(SUPPLIED MATERIAL)
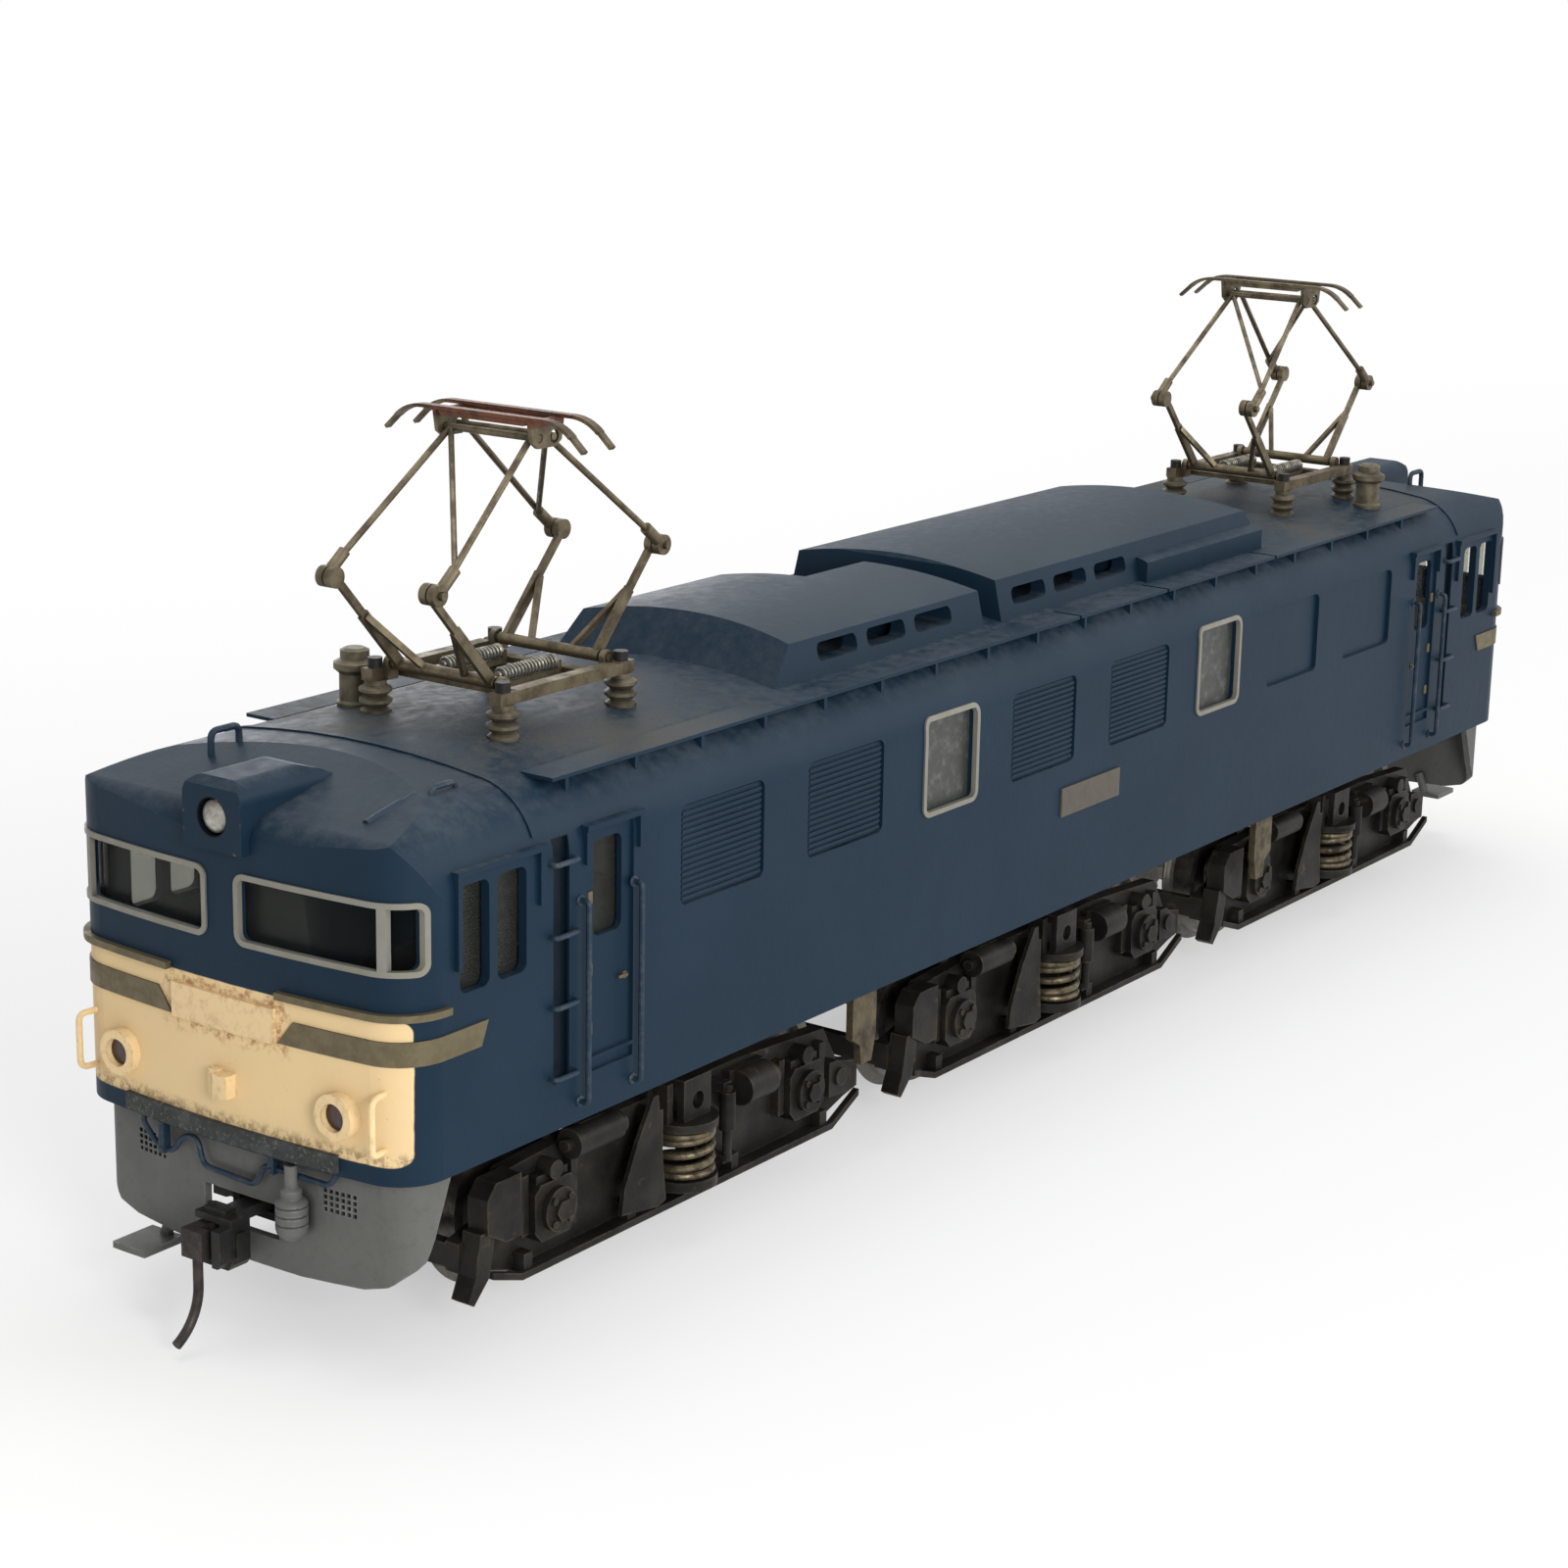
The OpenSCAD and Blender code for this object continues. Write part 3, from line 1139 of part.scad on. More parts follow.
on_bogie(0) bolster_springs();  // bogie_springs_front
on_bogie(1) bolster_springs();  // bogie_springs_middle
on_bogie(2) bolster_springs();  // bogie_springs_rear
swing_plate();
wheelset(1);  // wheelset_1
wheelset(2);  // wheelset_2
wheelset(3);  // wheelset_3
wheelset(4);  // wheelset_4
wheelset(5);  // wheelset_5
wheelset(6);  // wheelset_6
panto_at(0) panto_lower();  // front_panto_arm_a
panto_at(0) rotate([0, 0, 180]) panto_lower();  // front_panto_arm_b
panto_at(0) panto_upper();  // front_panto_upper_a
panto_at(0) rotate([0, 0, 180]) panto_upper();  // front_panto_upper_b
panto_at(0) panto_head();  // front_panto_head
panto_at(1) panto_lower();  // rear_panto_arm_a
panto_at(1) rotate([0, 0, 180]) panto_lower();  // rear_panto_arm_b
panto_at(1) panto_upper();  // rear_panto_upper_a
panto_at(1) rotate([0, 0, 180]) panto_upper();  // rear_panto_upper_b
panto_at(1) panto_head();  // rear_panto_head
rotate([0, 0, 180]) coupler();  // coupler_front
coupler();  // coupler_rear
rotate([0, 0, 180]) knuckle();  // knuckle_front
knuckle();  // knuckle_rear
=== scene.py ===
"""Looks of the model electric locomotive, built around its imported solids."""
import math

import bmesh
import bpy
from bpy.props import FloatProperty, FloatVectorProperty, PointerProperty
from mathutils import Matrix, Vector


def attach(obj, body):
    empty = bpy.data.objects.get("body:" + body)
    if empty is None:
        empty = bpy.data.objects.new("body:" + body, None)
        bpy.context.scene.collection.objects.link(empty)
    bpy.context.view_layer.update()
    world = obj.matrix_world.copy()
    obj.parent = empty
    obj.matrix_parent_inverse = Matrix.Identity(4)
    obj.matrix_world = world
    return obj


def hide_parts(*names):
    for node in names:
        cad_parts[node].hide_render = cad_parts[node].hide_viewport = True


bl_info = {
    "name": "Model Electric Locomotive",
    "version": (1, 0, 0),
    "blender": (4, 2, 0),
    "location": "View3D > Sidebar > Locomotive",
    "description": "Paint, small fittings and studio for a scale model electric locomotive",
    "category": "Object",
}

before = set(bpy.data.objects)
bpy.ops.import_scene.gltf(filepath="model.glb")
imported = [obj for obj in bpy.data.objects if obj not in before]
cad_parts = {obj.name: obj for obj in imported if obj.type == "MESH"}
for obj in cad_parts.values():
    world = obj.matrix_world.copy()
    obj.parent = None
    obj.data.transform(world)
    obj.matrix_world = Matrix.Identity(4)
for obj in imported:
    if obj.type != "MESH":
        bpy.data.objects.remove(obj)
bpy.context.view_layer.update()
MM = 0.001
ENDS = {"front": -1, "rear": 1}
SIDES = (-1, 1)
WHEELSETS = range(1, 7)
CORNER_STEPS = 5
SHARP_EDGE = math.radians(35)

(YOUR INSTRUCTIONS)
Reproduce word for word the material above, beginning with the line that contains "panto_at(1) rotate([0, 0, 180]) panto_lower();" and ending with the line that contains "bpy.context.scene.collection.objects.link(empty)".

(FINISHED TASK)
panto_at(1) rotate([0, 0, 180]) panto_lower();  // rear_panto_arm_b
panto_at(1) panto_upper();  // rear_panto_upper_a
panto_at(1) rotate([0, 0, 180]) panto_upper();  // rear_panto_upper_b
panto_at(1) panto_head();  // rear_panto_head
rotate([0, 0, 180]) coupler();  // coupler_front
coupler();  // coupler_rear
rotate([0, 0, 180]) knuckle();  // knuckle_front
knuckle();  // knuckle_rear
=== scene.py ===
"""Looks of the model electric locomotive, built around its imported solids."""
import math

import bmesh
import bpy
from bpy.props import FloatProperty, FloatVectorProperty, PointerProperty
from mathutils import Matrix, Vector


def attach(obj, body):
    empty = bpy.data.objects.get("body:" + body)
    if empty is None:
        empty = bpy.data.objects.new("body:" + body, None)
        bpy.context.scene.collection.objects.link(empty)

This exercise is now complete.